Build Rapport with Challenging Customers or Employees

This week our two Tucson Vistage CEO groups hosted author, speaker and trainer Abe Wagner speaking on Increasing Motivation and Productivity. Wagner’s presentation is based on a foundation of Transactional Analysis and Neurolinguistic Programming. In 3 hours he presented and demonstrated tools that, with a  little practice can be used to build rapport as a solid basis for difficult conversations with clients, employees or family members. Among the many topics he covered was the concept of channels: visual, auditory and kinesthetic. We learned that practically all of us rely on a mixture of all three, and that all of us also have a preferential channel–one that we will go to in times of stress.

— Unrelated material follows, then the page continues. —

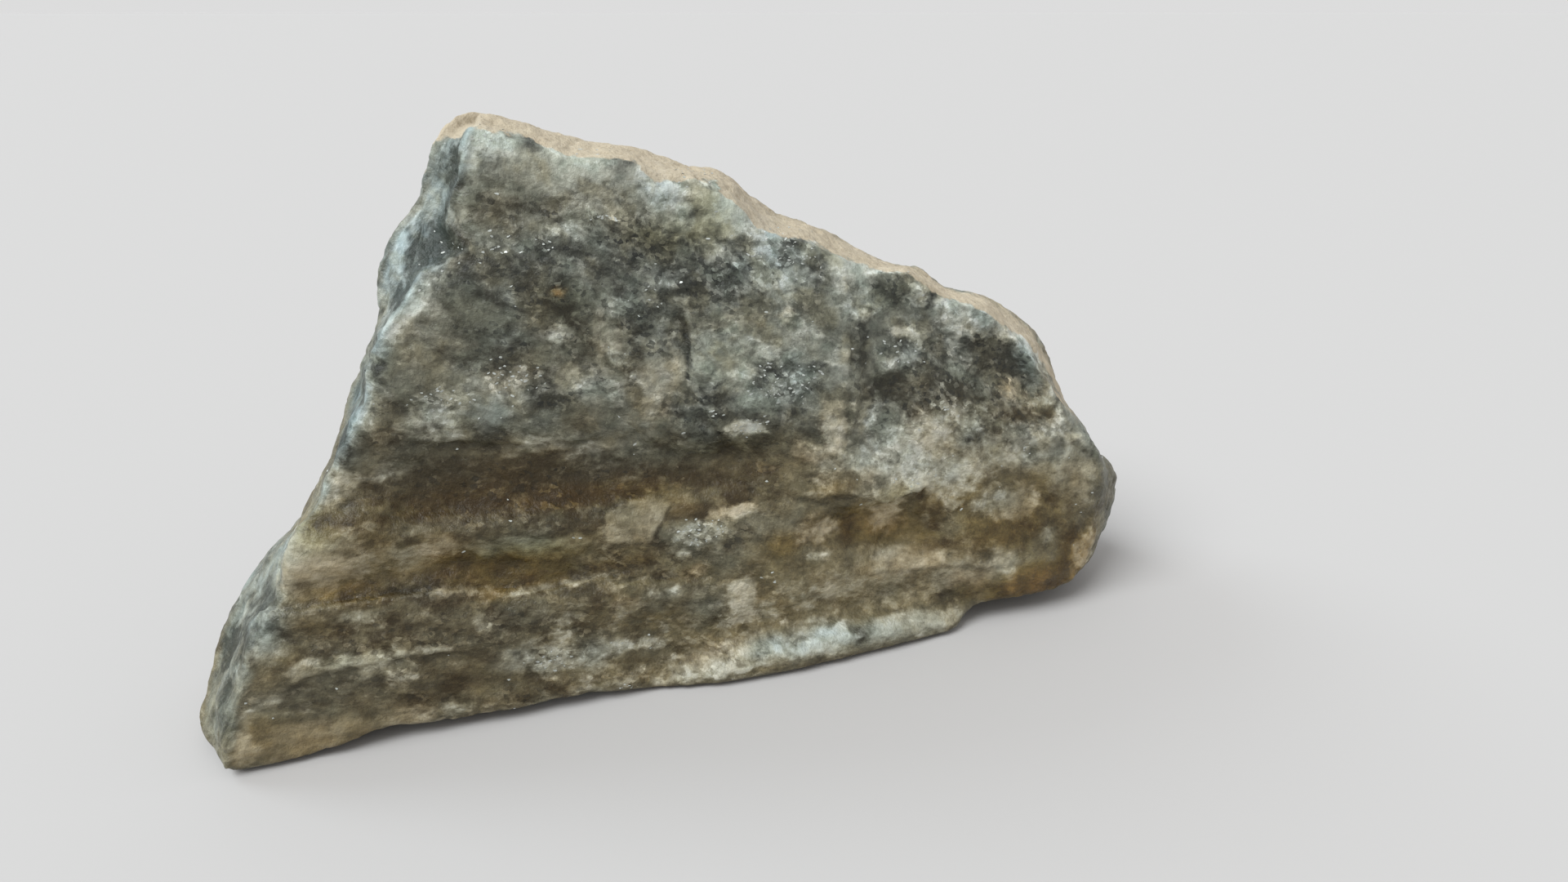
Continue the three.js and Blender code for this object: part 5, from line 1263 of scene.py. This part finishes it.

Why is that important? When communicating with others and attempting to first build rapport one technique for reaching rapport quickly is identifying and matching the preferential channel of the other person.

Wagner, author of Say It Straight or You’ll Show It Crooked, and The Transactional Manager identified seven techniques that focus on one particular approach he calls The Map of The World. In essence, these are techniques to help see the situation from the perspective of the other.  They are:

 

  1. Paraphrase
  2. Check and Paraphrase
  3. Asking Questions
  4. Brief Responses
  5. Making Sounds
  6. Non Verbal Clues and
  7. Touching.

Much of this is framed in Wagner’s model of Ego States. These states are interesting in that some are constructive and some quite the opposite. They include:

  1. The Nurturing Parent
  2. The Critical Parent
  3. The Adult
  4. The Natural Child
  5. The Defiant Child

Most of us move in and out of these states regularly. Some spend more time in the destructive states than others. The key according to Wagner is to respond to attack, defiance, and aggression from one of the “blue states,” those being the Adult, Nurturing Parent or Defiant Child.

Wagner is typical of our great Vistage speakers who present information founded in solid, analytical theory who are able to distill that theory down into usable, practical techniques and models. If you’d been in one of these two meetings you’d be much better equipped to deal with the world than you were on Monday. Find much more information in either of his two books.